▶ [STATED TASK]
Make an exact copy of all the data.

++++ GIVEN MATERIAL

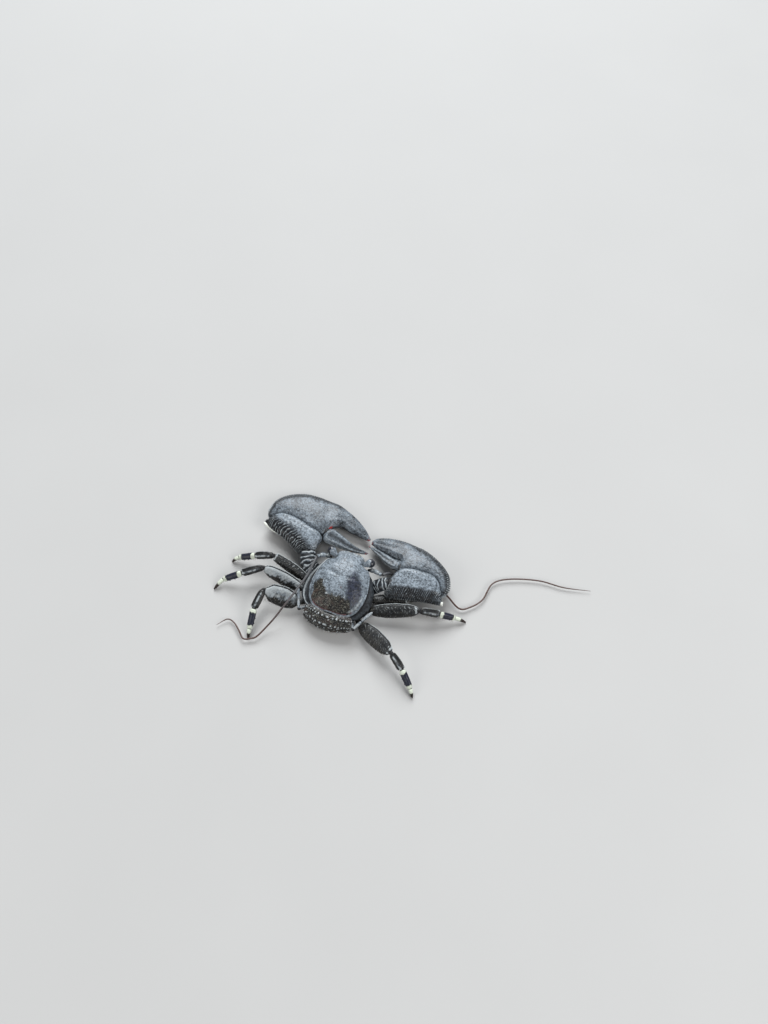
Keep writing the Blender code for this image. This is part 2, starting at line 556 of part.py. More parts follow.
def blade(name, edges, top, belly, finish, steps, sides, relief=None, power=2.3):
    """A solid between two edges. top and belly give its reach above and below them, in
    millimetres, for a place from 0 to 1 along them. relief lifts the surface at such a place
    and at a share of the turn round it, which starts at the second edge and goes over the top."""
    one, other = [spline(edge, steps) for edge in edges]
    middle = [(a + b) / 2 for a, b in zip(one, other)]
    rings = []
    for n, centre in enumerate(middle):
        t = n / (steps - 1)
        side = (other[n] - one[n]).normalized()
        along = (middle[min(n + 1, steps - 1)] - middle[max(n - 1, 0)]).normalized()
        up = side.cross(along)
        up = (up if up.z > 0 else -up).normalized()
        half = (other[n] - one[n]).length / 2
        ring = cross_section(centre, side, up, (half,) * 2, (belly(t) * MM, top(t) * MM), sides, power)
        if relief:
            ring = [p + (p - centre).normalized() * relief(t, k / sides) * MM for k, p in enumerate(ring)]
        rings.append(ring)
    return solid(name, rings, finish)


def teeth(steps, depth, start, end):
    """Relief of small teeth, one at every other ring, over a share of the turn."""
    def lift(t, turn):
        on = start <= turn <= end and 0.06 < t < 0.94
        return depth * math.cos(math.pi * (steps - 1) * t) * on

    return lift


def build_claw(name, finish):
    widest = ARM_HALF_WIDTH[name]
    wide = smooth((0, 1.0), (0.35, 0.8 * widest), (0.7, widest), (1, 0.75 * widest))
    high = smooth((0, 0.35), (0.35, 0.45), (0.75, 0.85), (1, 0.6))
    ridge = ripple(5, 0.14)
    plate(f"cheliped_{name}_merus", CLAW_ARMS[name], Vector((0, 0, 1)), even(wide),
          uneven(high, lambda t: high(t) + ridge(t) * (0.3 < t < 0.95)), finish, 11, 10)
    blade(f"cheliped_{name}_carpus", CARPUS_EDGES[name], CARPUS_TOP[name], CARPUS_BELLY[name], finish,
          CARPUS_STEPS, 14, teeth(CARPUS_STEPS, FLANK_RIDGE, 0.0, 0.16))
    blade(f"cheliped_{name}_palm", PALM_EDGES[name], PALM_TOP, PALM_BELLY[name], finish,
          PALM_STEPS, 14, teeth(PALM_STEPS, RIM_TOOTH, 0.0, 0.0))
    blade(f"cheliped_{name}_finger", FINGER_EDGES[name], FINGER_TOP, FINGER_BELLY, finish, 12, 10)


def centre_on_floor(objects):
    """Moves everything so that the middle of the box is over the origin and its foot at z = 0."""
    corners = [o.matrix_world @ v.co for o in objects for v in o.data.vertices]
    low = Vector(min(c[i] for c in corners) for i in range(3))
    high = Vector(max(c[i] for c in corners) for i in range(3))
    shift = Vector(((low.x + high.x) / 2, (low.y + high.y) / 2, low.z))
    for o in objects:
        for v in o.data.vertices:
            v.co -= shift


def main():
    for old in list(bpy.data.objects):
        bpy.data.objects.remove(old)
    shell = material("shell", SHELL, 0.45)
    under = material("shell_under", SHELL_UNDER, 0.5)
    leg = material("leg", LEG, 0.45)
    leg_tip = material("leg_tip", LEG_TIP, 0.4)
    eye = material("eye", EYE, 0.15)
    feeler = material("feeler", FEELER, 0.45)

    build_carapace(shell)
    build_sternum(under)
    build_abdomen(shell)
    build_tail_fan(under)
    for side, name in ((-1, "left"), (1, "right")):
        build_eye(side, name, shell, eye)
        build_feeler(name, shell, feeler)
        build_maxilliped(side, name, under)
        build_claw(name, shell)
        build_small_leg(name, leg, leg)
    for name in LEGS:
        build_leg(name, leg, leg_tip)
    centre_on_floor(list(bpy.context.scene.objects))


main()
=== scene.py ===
"""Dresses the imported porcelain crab: shell, claws, eyes, feelers, legs, joint skin and hairs.

The CAD solids are the frame. Each visible piece is lofted from the same named places as its solid,
with the ridges, teeth, furrows and bands that the shell has, and stands for that solid.
"""

import math
from types import SimpleNamespace

import bpy
import numpy as np
from bpy.props import FloatProperty, FloatVectorProperty, PointerProperty
from mathutils import Matrix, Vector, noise


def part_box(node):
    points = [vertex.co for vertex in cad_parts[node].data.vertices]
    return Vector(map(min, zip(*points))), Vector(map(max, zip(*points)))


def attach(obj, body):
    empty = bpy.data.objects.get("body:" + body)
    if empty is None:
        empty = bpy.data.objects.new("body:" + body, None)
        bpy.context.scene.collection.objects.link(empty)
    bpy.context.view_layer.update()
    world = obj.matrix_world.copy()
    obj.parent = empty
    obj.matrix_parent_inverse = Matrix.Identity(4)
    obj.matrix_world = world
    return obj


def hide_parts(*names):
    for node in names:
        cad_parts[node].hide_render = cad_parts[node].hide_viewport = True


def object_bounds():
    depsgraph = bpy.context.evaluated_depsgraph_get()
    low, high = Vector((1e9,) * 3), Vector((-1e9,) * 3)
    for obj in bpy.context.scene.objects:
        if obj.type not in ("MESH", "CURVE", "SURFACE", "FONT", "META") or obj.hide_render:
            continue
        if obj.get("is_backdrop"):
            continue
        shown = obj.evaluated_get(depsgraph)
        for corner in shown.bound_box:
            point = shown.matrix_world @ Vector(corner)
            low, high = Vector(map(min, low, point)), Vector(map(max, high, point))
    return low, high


bl_info = {
    "name": "Porcelain crab",
    "version": (1, 0, 0),
    "blender": (4, 5, 0),
    "location": "3D View > Sidebar > Crab",
    "description": "Builds the shell, claws, legs and finishes of a porcelain crab round its solids",
    "category": "Add Mesh",
}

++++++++

▶ [CORRECT RESPONSE]
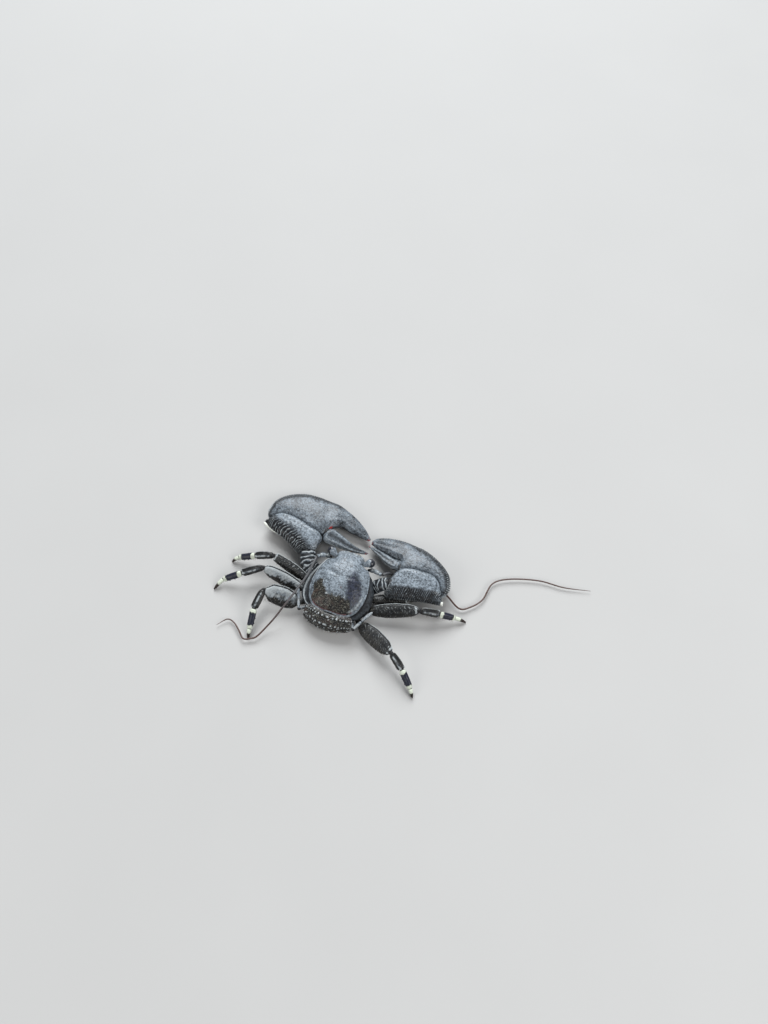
Keep writing the Blender code for this image. This is part 2, starting at line 556 of part.py. More parts follow.
def blade(name, edges, top, belly, finish, steps, sides, relief=None, power=2.3):
    """A solid between two edges. top and belly give its reach above and below them, in
    millimetres, for a place from 0 to 1 along them. relief lifts the surface at such a place
    and at a share of the turn round it, which starts at the second edge and goes over the top."""
    one, other = [spline(edge, steps) for edge in edges]
    middle = [(a + b) / 2 for a, b in zip(one, other)]
    rings = []
    for n, centre in enumerate(middle):
        t = n / (steps - 1)
        side = (other[n] - one[n]).normalized()
        along = (middle[min(n + 1, steps - 1)] - middle[max(n - 1, 0)]).normalized()
        up = side.cross(along)
        up = (up if up.z > 0 else -up).normalized()
        half = (other[n] - one[n]).length / 2
        ring = cross_section(centre, side, up, (half,) * 2, (belly(t) * MM, top(t) * MM), sides, power)
        if relief:
            ring = [p + (p - centre).normalized() * relief(t, k / sides) * MM for k, p in enumerate(ring)]
        rings.append(ring)
    return solid(name, rings, finish)


def teeth(steps, depth, start, end):
    """Relief of small teeth, one at every other ring, over a share of the turn."""
    def lift(t, turn):
        on = start <= turn <= end and 0.06 < t < 0.94
        return depth * math.cos(math.pi * (steps - 1) * t) * on

    return lift


def build_claw(name, finish):
    widest = ARM_HALF_WIDTH[name]
    wide = smooth((0, 1.0), (0.35, 0.8 * widest), (0.7, widest), (1, 0.75 * widest))
    high = smooth((0, 0.35), (0.35, 0.45), (0.75, 0.85), (1, 0.6))
    ridge = ripple(5, 0.14)
    plate(f"cheliped_{name}_merus", CLAW_ARMS[name], Vector((0, 0, 1)), even(wide),
          uneven(high, lambda t: high(t) + ridge(t) * (0.3 < t < 0.95)), finish, 11, 10)
    blade(f"cheliped_{name}_carpus", CARPUS_EDGES[name], CARPUS_TOP[name], CARPUS_BELLY[name], finish,
          CARPUS_STEPS, 14, teeth(CARPUS_STEPS, FLANK_RIDGE, 0.0, 0.16))
    blade(f"cheliped_{name}_palm", PALM_EDGES[name], PALM_TOP, PALM_BELLY[name], finish,
          PALM_STEPS, 14, teeth(PALM_STEPS, RIM_TOOTH, 0.0, 0.0))
    blade(f"cheliped_{name}_finger", FINGER_EDGES[name], FINGER_TOP, FINGER_BELLY, finish, 12, 10)


def centre_on_floor(objects):
    """Moves everything so that the middle of the box is over the origin and its foot at z = 0."""
    corners = [o.matrix_world @ v.co for o in objects for v in o.data.vertices]
    low = Vector(min(c[i] for c in corners) for i in range(3))
    high = Vector(max(c[i] for c in corners) for i in range(3))
    shift = Vector(((low.x + high.x) / 2, (low.y + high.y) / 2, low.z))
    for o in objects:
        for v in o.data.vertices:
            v.co -= shift


def main():
    for old in list(bpy.data.objects):
        bpy.data.objects.remove(old)
    shell = material("shell", SHELL, 0.45)
    under = material("shell_under", SHELL_UNDER, 0.5)
    leg = material("leg", LEG, 0.45)
    leg_tip = material("leg_tip", LEG_TIP, 0.4)
    eye = material("eye", EYE, 0.15)
    feeler = material("feeler", FEELER, 0.45)

    build_carapace(shell)
    build_sternum(under)
    build_abdomen(shell)
    build_tail_fan(under)
    for side, name in ((-1, "left"), (1, "right")):
        build_eye(side, name, shell, eye)
        build_feeler(name, shell, feeler)
        build_maxilliped(side, name, under)
        build_claw(name, shell)
        build_small_leg(name, leg, leg)
    for name in LEGS:
        build_leg(name, leg, leg_tip)
    centre_on_floor(list(bpy.context.scene.objects))


main()
=== scene.py ===
"""Dresses the imported porcelain crab: shell, claws, eyes, feelers, legs, joint skin and hairs.

The CAD solids are the frame. Each visible piece is lofted from the same named places as its solid,
with the ridges, teeth, furrows and bands that the shell has, and stands for that solid.
"""

import math
from types import SimpleNamespace

import bpy
import numpy as np
from bpy.props import FloatProperty, FloatVectorProperty, PointerProperty
from mathutils import Matrix, Vector, noise


def part_box(node):
    points = [vertex.co for vertex in cad_parts[node].data.vertices]
    return Vector(map(min, zip(*points))), Vector(map(max, zip(*points)))


def attach(obj, body):
    empty = bpy.data.objects.get("body:" + body)
    if empty is None:
        empty = bpy.data.objects.new("body:" + body, None)
        bpy.context.scene.collection.objects.link(empty)
    bpy.context.view_layer.update()
    world = obj.matrix_world.copy()
    obj.parent = empty
    obj.matrix_parent_inverse = Matrix.Identity(4)
    obj.matrix_world = world
    return obj


def hide_parts(*names):
    for node in names:
        cad_parts[node].hide_render = cad_parts[node].hide_viewport = True


def object_bounds():
    depsgraph = bpy.context.evaluated_depsgraph_get()
    low, high = Vector((1e9,) * 3), Vector((-1e9,) * 3)
    for obj in bpy.context.scene.objects:
        if obj.type not in ("MESH", "CURVE", "SURFACE", "FONT", "META") or obj.hide_render:
            continue
        if obj.get("is_backdrop"):
            continue
        shown = obj.evaluated_get(depsgraph)
        for corner in shown.bound_box:
            point = shown.matrix_world @ Vector(corner)
            low, high = Vector(map(min, low, point)), Vector(map(max, high, point))
    return low, high


bl_info = {
    "name": "Porcelain crab",
    "version": (1, 0, 0),
    "blender": (4, 5, 0),
    "location": "3D View > Sidebar > Crab",
    "description": "Builds the shell, claws, legs and finishes of a porcelain crab round its solids",
    "category": "Add Mesh",
}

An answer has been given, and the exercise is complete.